A handle, knob, or lever product should not be the tie-breaker between those two deadbolt choices. It only becomes the better path when the door itself is not set up for a deadbolt-style lock.
Fit checks before brand, app, or finish
Before comparing apps or colors, check the door and lock prep. Useful pre-purchase checks include deadbolt type, door thickness, backset, bore, latch requirements, handedness, current thumb turn, battery access, backup key or emergency power method, and whether you expect to keep the existing keyway.
Standard U.S. deadbolt-hole wording can be helpful, but it is not a substitute for the manufacturer’s exact compatibility chart. A product can have the right unlock method and still be wrong for the door if the bolt, thumb turn, latch, thickness, or handedness does not match.
Not lock choices here: repairs, doorbells, and mechanical deadbolts
This page is for smart-lock selection on existing doors. It does not solve door repair, sagging-door alignment, strike-plate work, locksmith services, garage access, cabinet locks, padlocks, bike locks, or mechanical-only deadbolts.
Video doorbells and cameras can help you see who is there, but they do not answer the lock-fit question. Treat visitor verification as a separate add-on, not as a substitute for choosing the right retrofit lock, replacement deadbolt, or handle-style smart lock.
Retrofit smart locks for keeping the outside deadbolt
Choose this path if your main goal is to add smart control while keeping the existing exterior deadbolt hardware. Product cards in this group are worth scanning for terms like retrofit, inside-only, no-drill, existing deadbolt, single-cylinder deadbolt, and existing keyway. Those phrases point to a different installation expectation than replacing both sides of the lock.
This is also the right place to compare app control, auto-lock, activity history, and optional keypad-style access when those features appear. Just keep the priority clear: the reason to start here is preserving the outside look or keyway, not getting every possible exterior smart interface.
Read these products as a keep-what-you-have shortlist. They help when the outside deadbolt should stay familiar, but they still need model-specific fit checks for deadbolt type, door thickness, backset, thumb turn, and keyway expectations.

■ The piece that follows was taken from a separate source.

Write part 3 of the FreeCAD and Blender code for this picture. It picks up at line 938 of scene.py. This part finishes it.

If you want a built-in exterior keypad, touchscreen, or fingerprint reader as the main entry method, the replacement-deadbolt group is usually the cleaner comparison.
Replacement smart deadbolts when the outside interface matters
Use this path when you are willing to replace the existing deadbolt hardware to get a smart interface on the outside of the door. These products commonly advertise keypad, passcode, fingerprint, app, Bluetooth, Wi-Fi, or other connected access methods, and some may mention Matter, NFC, or Apple Home Keys. Treat those as access-method cues rather than turning the decision into a general smart-home protocol guide.

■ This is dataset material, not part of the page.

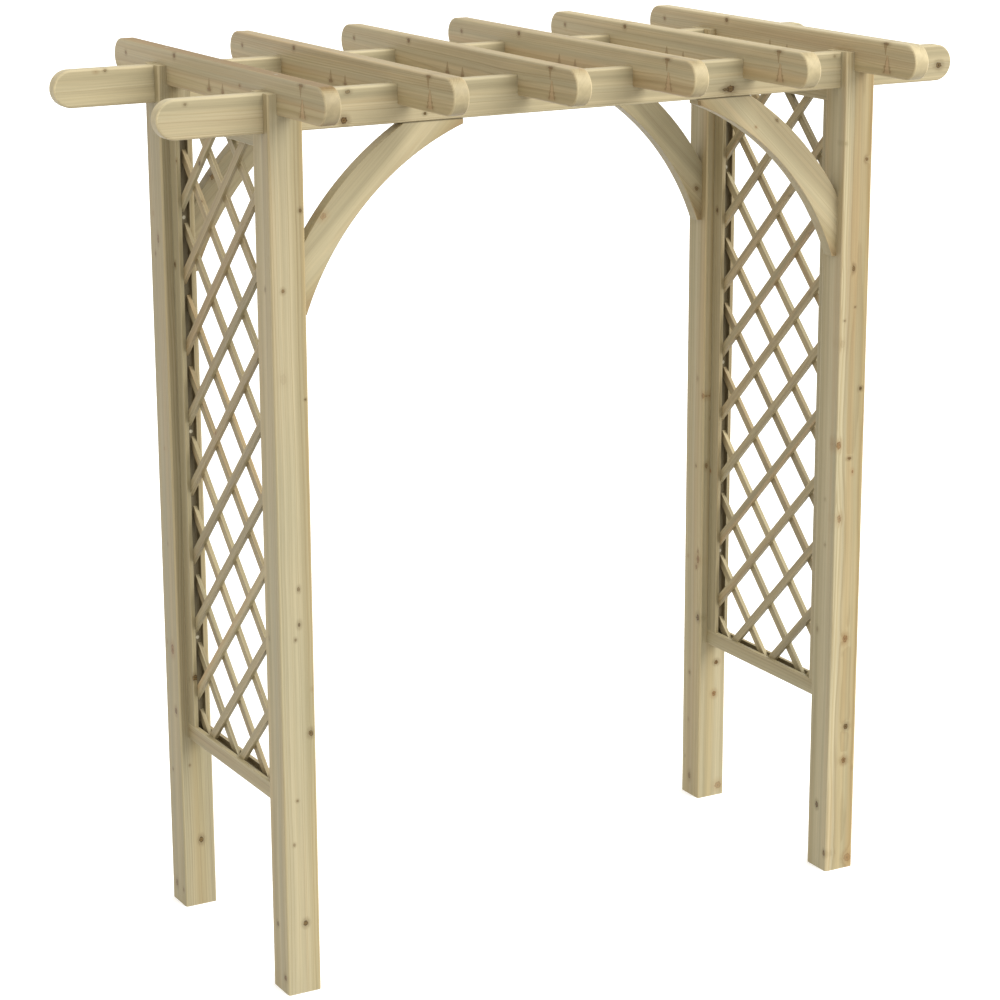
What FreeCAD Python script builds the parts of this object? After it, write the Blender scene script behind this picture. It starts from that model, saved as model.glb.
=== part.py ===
import FreeCAD, Part
import math
import os
import Sketcher
from FreeCAD import Placement, Rotation, Vector

# Timber pergola arch with a lattice panel on each side.
#
# Four square posts carry two long rails, which sit in slots sawn in the post heads. Six rafters
# are notched over the rails. A curved brace stiffens each corner between a post and its rail, and
# a framed diagonal lattice fills each side between the front and the rear post.
#
# Frame: millimetres, +Z up, X along the rails, Y along the rafters with the front at -Y. The
# origin is on the ground, in the middle of the four posts.

SIZES = {
    "post_size": (95, "side of the square posts"),
    "post_height": (2400, "length of the posts"),
    "arch_width": (1835, "over the posts, along the rails"),
    "arch_depth": (785, "over the posts, along the rafters"),
    "rail_length": (2400, "length of the rails"),
    "rail_height": (100, "depth of the rails"),
    "rail_thick": (41, "thickness of the rails and braces"),
    "rafter_length": (1335, "length of the rafters"),
    "rafter_height": (95, "depth of the rafters"),
    "rafter_thick": (45, "thickness of the rafters"),
    "rafter_stand": (42, "how far the rafters stand above the rails"),
    "rafter_count": (6, "number of rafters, the end ones over the posts"),
    "arris": (6, "rounding of the long edges of posts, rails and rafters"),
    "joint_slack": (0.3, "gap on each side of a piece in its slot or notch"),
    "brace_leg": (466, "reach of a brace along the post and along the rail"),
    "brace_blunt": (14, "depth of the square cut at each brace tip"),
    "brace_radius": (765, "radius of the hollow edge of a brace"),
    "brace_width": (86, "width of a brace board between its two curves"),
    "brace_arris": (2, "rounding of the brace edges"),
    "trellis_height": (1791, "height of a lattice panel"),
    "trellis_slack": (0.3, "gap between a lattice panel and each post"),
    "frame_width": (46, "face width of the lattice frame"),
    "frame_thick": (46, "thickness of the lattice frame"),
    "frame_arris": (2, "rounding of the frame's long edges"),
    "groove_depth": (14, "depth of the groove that holds the laths"),
    "lath_width": (24, "width of a lath"),
    "lath_thick": (11, "thickness of a lath"),
    "lath_spacing": (139.4, "from lath to lath, square to their length"),
    "lath_play": (0.2, "gap between a lath layer and its groove wall"),
    "lath_end_gap": (1, "gap between a lath end and the groove floor"),
    "screw_radius": (2.5, "shank radius of every screw"),
    "screw_head_radius": (5, "countersunk head radius of every screw"),
    "screw_gap": (0.1, "gap between a screw and its hole"),
    "rail_screw": (60, "length of the screws through a post cheek into a rail"),
    "rail_screw_pitch": (48, "height between the two rail screws in a post"),
    "rail_screw_stagger": (20, "from a post's middle out to each rail screw"),
    "rafter_screw": (85, "length of the screws through a rafter into a rail"),
    "brace_screw": (80, "length of the screws through a brace tip"),
    "brace_screw_inset": (62, "from a brace tip back to its screw"),
    "brace_screw_cover": (26, "timber left under the head of a brace screw"),
    "trellis_screw": (60, "length of the screws through a stile into a post"),
    "frame_screw": (75, "length of the screws through a frame rail into a stile"),
    "staple_crown": (10, "width of a staple"),
    "staple_wire": (1.2, "thickness of the staple wire"),
    "staple_leg": (18, "length of the staple legs"),
}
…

The important tradeoff is visible: you are accepting a deadbolt swap in exchange for exterior keyless entry. Before treating a model as a drop-in replacement, check the manufacturer’s door prep requirements, including door thickness, backset, bore, latch, handedness, battery access, and backup entry method.
Use the products shown here to compare what changes on the outside of the door and which unlock methods are built in. This group is the stronger fit when keypad, touchscreen, fingerprint, passcode, or phone-based entry from outside is the priority. Skip it if your main constraint is preserving the existing exterior deadbolt hardware.
Only use the handle lane when a deadbolt is the wrong form factor
Handle, knob, and lever smart locks are easy to confuse with replacement deadbolts because they may also offer fingerprints, keypads, app access, or Bluetooth. The difference is the door hardware they replace. If the opening has a deadbolt, decide first whether to keep the exterior deadbolt or replace it. If the opening uses a knob, lever, handle, or latch setup instead, then the handle-style products become relevant.
Do not assume a handle lock performs the same role as a deadbolt replacement. Its suitability depends on the model, latch type, door thickness, handedness, backup access, and intended use.
Smart levers and handles only for non-deadbolt openings
Inspect this shorter group only after you have ruled out a deadbolt-style retrofit or replacement. Look for door knob, handle lock, smart lock with handle, door lever, door-thickness range, and left- or right-hand installation language.
These products can be useful for certain interior access doors, offices, bedrooms, side doors, or handle-based entries, depending on the product and door. Compare unlock methods, battery setup, backup key or emergency power, latch compatibility, and handing. If the door is a standard deadbolt entry door, return to the two deadbolt sections instead of treating this as a coequal substitute.
Claims that need manufacturer specs or official rules
Fit and compliance claims need better sources than a product-card summary. Use manufacturer documentation for exact compatibility, including deadbolt type, door thickness, backset, bore, latch, handedness, current thumb turn, battery access, and backup entry.
Be cautious with ANSI/BHMA grade language, security ratings, fire-rating claims, weather-performance claims, renter approvals, HOA rules, egress requirements, and local code assumptions. Those should come from official standards, the manufacturer, or the property rules that apply to your door.
The safest buying path is the least hardware change that still gives you the access method you need: retrofit if you can keep the outside deadbolt, replacement deadbolt if the exterior smart interface matters, and handle-style only when the door form factor calls for it.